Keep in mind that a Kalman Filter is a method for estimating the state of a linear dynamic system. In practice that means given a state vector $x$, you have to design a Matrix $H$ such that the product $y = Hx$ describes your measurements. That is, $y$ would look like
$ y = \left(\begin{array}{c} latitude \\ longitude \\ \vdots \\ rotation speed \end{array}\right)$
in your case. After you have found a vector $x$ describing your system state and an appropriate $H$, you can then use the Kalman Filter equations to estimate the state $x$ . While have some freedom in choosing $x,y$ and $H$, this still requires some careful thinking.
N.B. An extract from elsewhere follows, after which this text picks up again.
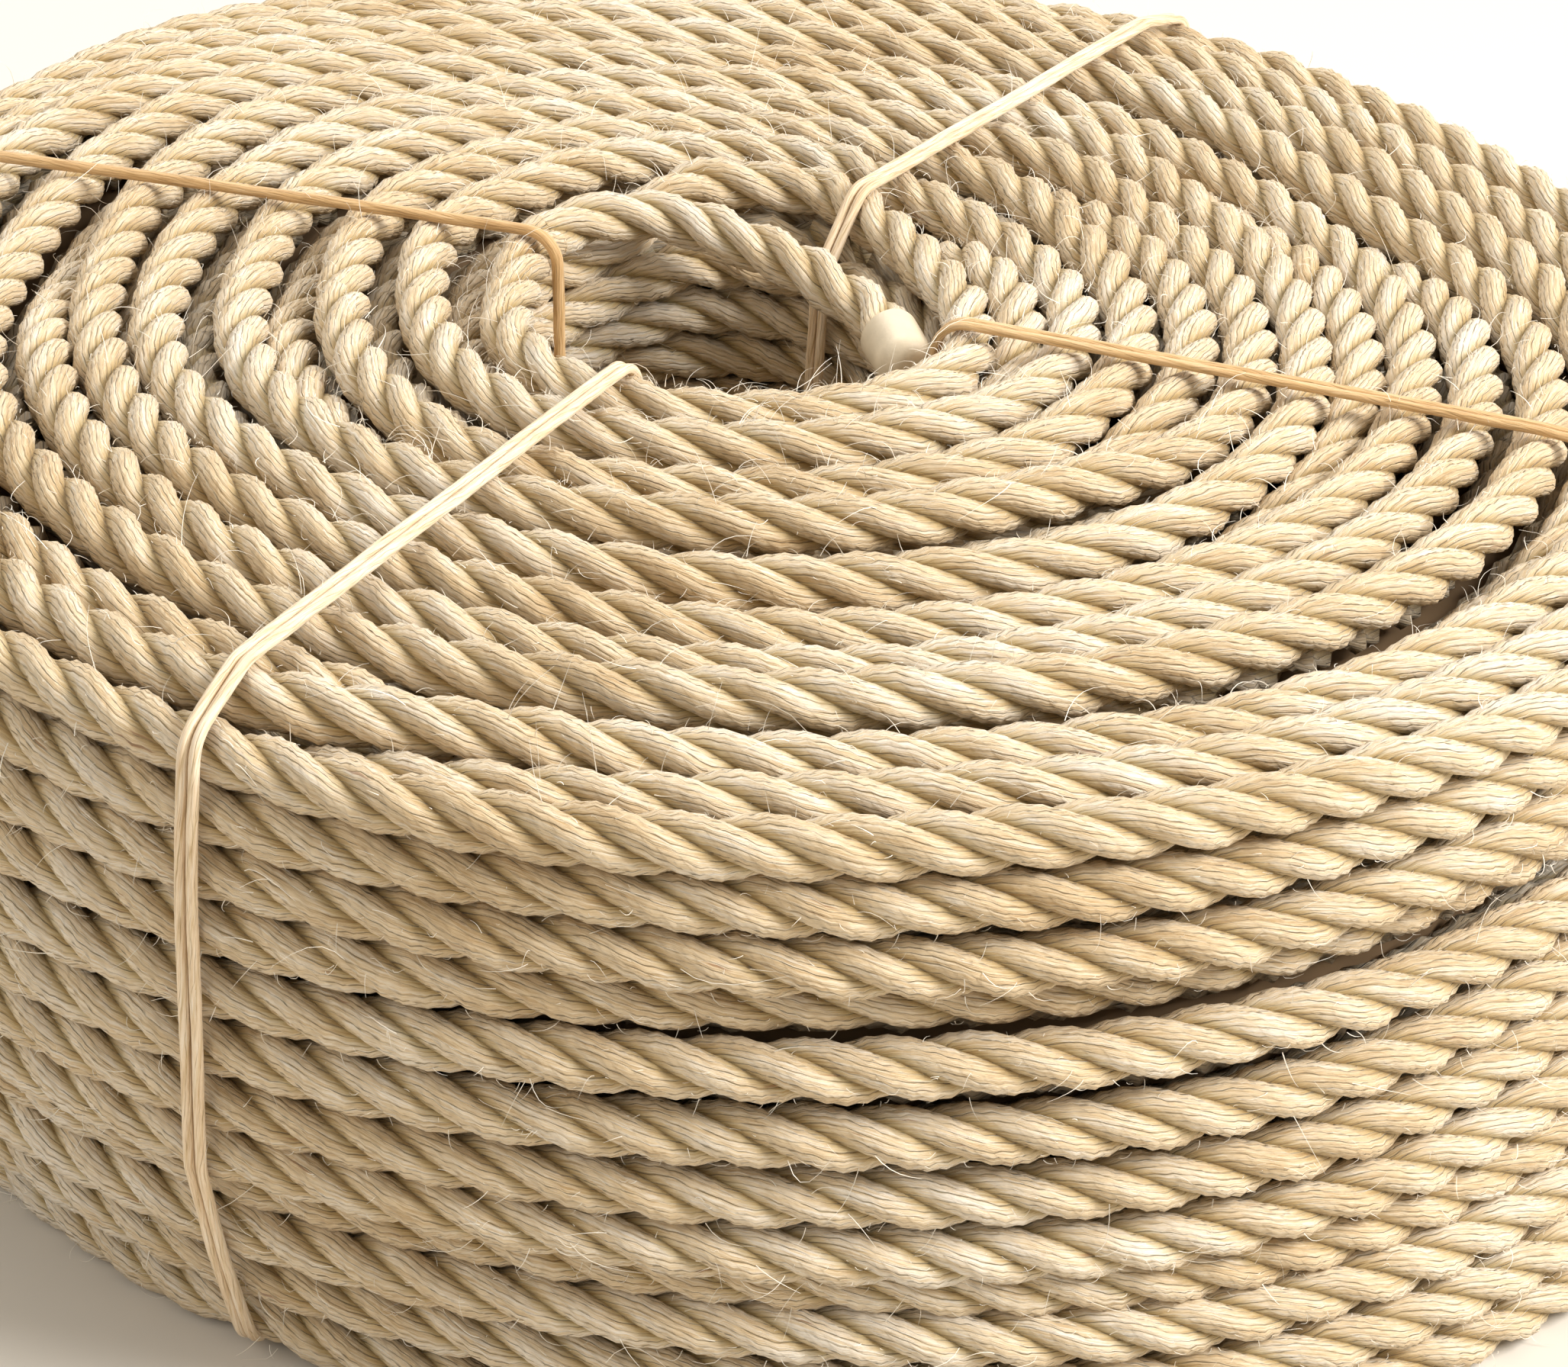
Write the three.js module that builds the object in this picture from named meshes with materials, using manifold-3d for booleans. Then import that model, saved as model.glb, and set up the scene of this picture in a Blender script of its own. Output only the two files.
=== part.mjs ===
// A coil of three-strand jute rope, about 105 m of 10 mm rope, lying flat.
// Millimetres, +Z up, the coil's eye upright, its underside on z = 0.
// Azimuth is measured from +X towards +Y; the viewer stands at -90 degrees.
import * as THREE from "three";
import Module from "manifold-3d";

// ---- driving sizes ----
const ROPE_D = 10;
const ROPE_R = ROPE_D / 2;
const TOP_Z = 113.5; // height of the centres of the top turns
const CREASE_LIFT = 1.4; // a crease lies this far outside the line of the centres
const CREASE_OPEN = 0.45; // and sinks by this share of any gap between two turns
const CREASE_DEEPEST = -3;
const RIDGE_ARC = 46; // half angle of the arc a turn shows, degrees
const LAY = 37; // length of rope in which its strands go once round
const STATION_STEP = 10; // degrees between sections of the coil
const RIM_STATION = 146; // one more section, where the inmost turn steps in
const PIECE_GAP = 0.35;
const TIE_GAP = 0.6;
const CHANNEL_W = 5.6; // shallow relief of the underside, where a tie passes below
const CHANNEL_H = 2.9;

// ---- the turns that show on top: centre radius, and lift over TOP_Z ----
// From azimuth 146 on, the innermost is the turn that runs into the loose end;
// up to 107 it is the next one round, which dives below the loose end there.
const TOP_AZ = [-165, -125, -85, -55, -25, 0, 30, 60, 80, 97, 110, 130, 140, 146, 175];
const TOP_TURNS = [
  {
    turn: 1,
    radius: [42.3, 41.3, 39, 39, 40, 38.5, 39.5, 49, 62, 63, 57.5, 54.5, 54.8, 48, 42],
    lift: [0, 0, 0, 0, 0, 0, 0, 0, 0, 0, -2.5, -9.6, -9.6, 0, 0],
  },
  {
    turn: 2,
    radius: [48.7, 47.5, 45, 45.5, 47.5, 47.5, 49, 57.5, 67.5, 70, 66.5, 62.5, 61, 58, 49.5],
    lift: [-8, -8, -8, -8, -5, -0.5, 0, -8, -8, -8, -8, -9, -9, -9, -8],
  },
  {
    turn: 3,
    radius: [55.3, 54.7, 51, 52, 55, 57, 58.9, 65.5, 75, 77.8, 76, 69.7, 67.7, 66, 57.3],
    lift: [0, 0, 0, 0.5, 0, 0, 0, 0, 0, 0, 0, 0, 0, 0, 0],
  },
  {
    turn: 4,
    radius: [70, 71.3, 64, 66.5, 66, 67, 71.5, 83, 87.7, 89.3, 87.5, 83.4, 81.2, 79.8, 71.6],
    lift: [0, 0, -2, -0.5, 0, 0, 0, 0, 0, 0, 0, 0, 0, 0, 0],
  },
  {
    turn: 5,
    radius: [79.5, 78.5, 73, 75, 76.5, 77.5, 80.4, 91, 94, 95, 94, 91, 89.5, 88, 79.6],
    lift: [-4, -7, -7, -7, -1.5, 0, -0.5, -7, -8, -8, -8, -8, -8, -8, -6],
  },
  {
    turn: 6,
    radius: [87.8, 85.5, 81.4, 82, 87.5, 87.5, 89.3, 99.2, 100, 100.3, 100.3, 99.4, 97.7, 96, 88.4],
    lift: [0, 1, 2, 1.5, 0, 0, -0.5, 0, 0, 0, 0, 0, 0, 0, 0],
  },
  {
    turn: 7,
    radius: [102, 98, 96.7, 99, 98, 97, 99.7, 111.7, 113, 113.2, 113.6, 113.4, 111.2, 109.3, 102.7],
    lift: [0, 0, -1, -0.5, 0, 0, 0, 0, 0, 0, 0, 0, 0, 0, 0],
  },
  {
    turn: 8,
    radius: [107, 104.5, 105, 106.5, 106.5, 106.2, 106.8, 116.5, 118.5, 119.5, 120.5, 121, 119, 117, 108.5],
    lift: [-8, -8, -7.5, -8, -3, 0, -3.5, -8, -8, -8, -8, -8, -8, -8, -8],
  },
  {
    turn: 9,
    radius: [111.7, 110.5, 113.4, 114.5, 115, 115.5, 114.6, 121, 123.5, 125.3, 127.5, 129, 126.7, 124.5, 113.8],
    lift: [0, 0, -1.5, -0.5, 0, 0, 0, 0, 0, 0, 0, 0, 0, 0, 0],
  },
  {
    turn: 10,
    radius: [121.5, 123, 127, 125.5, 126, 126, 122, 130.5, 131, 131.5, 134.5, 136, 134.5, 131.5, 121],
    lift: [-0.5, 0, 0, 0, 0, 0, -7, -7, -8, -8, -8, -8, -8, -8, -5],
  },
  {
    turn: 11,
    radius: [132.5, 134.5, 140.5, 138.7, 138.3, 136.8, 129.7, 140, 138.7, 138.2, 140.8, 142.5, 142, 139, 130.5],
    lift: [0.5, 0.5, 3.3, 1.5, 0.5, 0, 0, 0, 0, 0, 0, 0, 0, 0, 0],
  },
];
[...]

An alternative would be to use a non-linear estimator. This makes the problem easier in that you only have to find any, arbitrary function $h$ such that $y = h(x)$ is the measurement vector. (This is the same $y$ as above) The most popular non-linear estimator these days is probably the Unscented Kalman Filter, which has better performance than the EKF under almost every scenario.
In any case, I doubt you will find published literature on this exact problem. I had a similar problem 2 years ago, and the most involved systems I could find had about three sensors or less. However, there is Sebastian Thruns free course "How to build a robotic car" on Udacity, which covers a lot of estimation theory, so I would recommend that if you want to learn a bit more.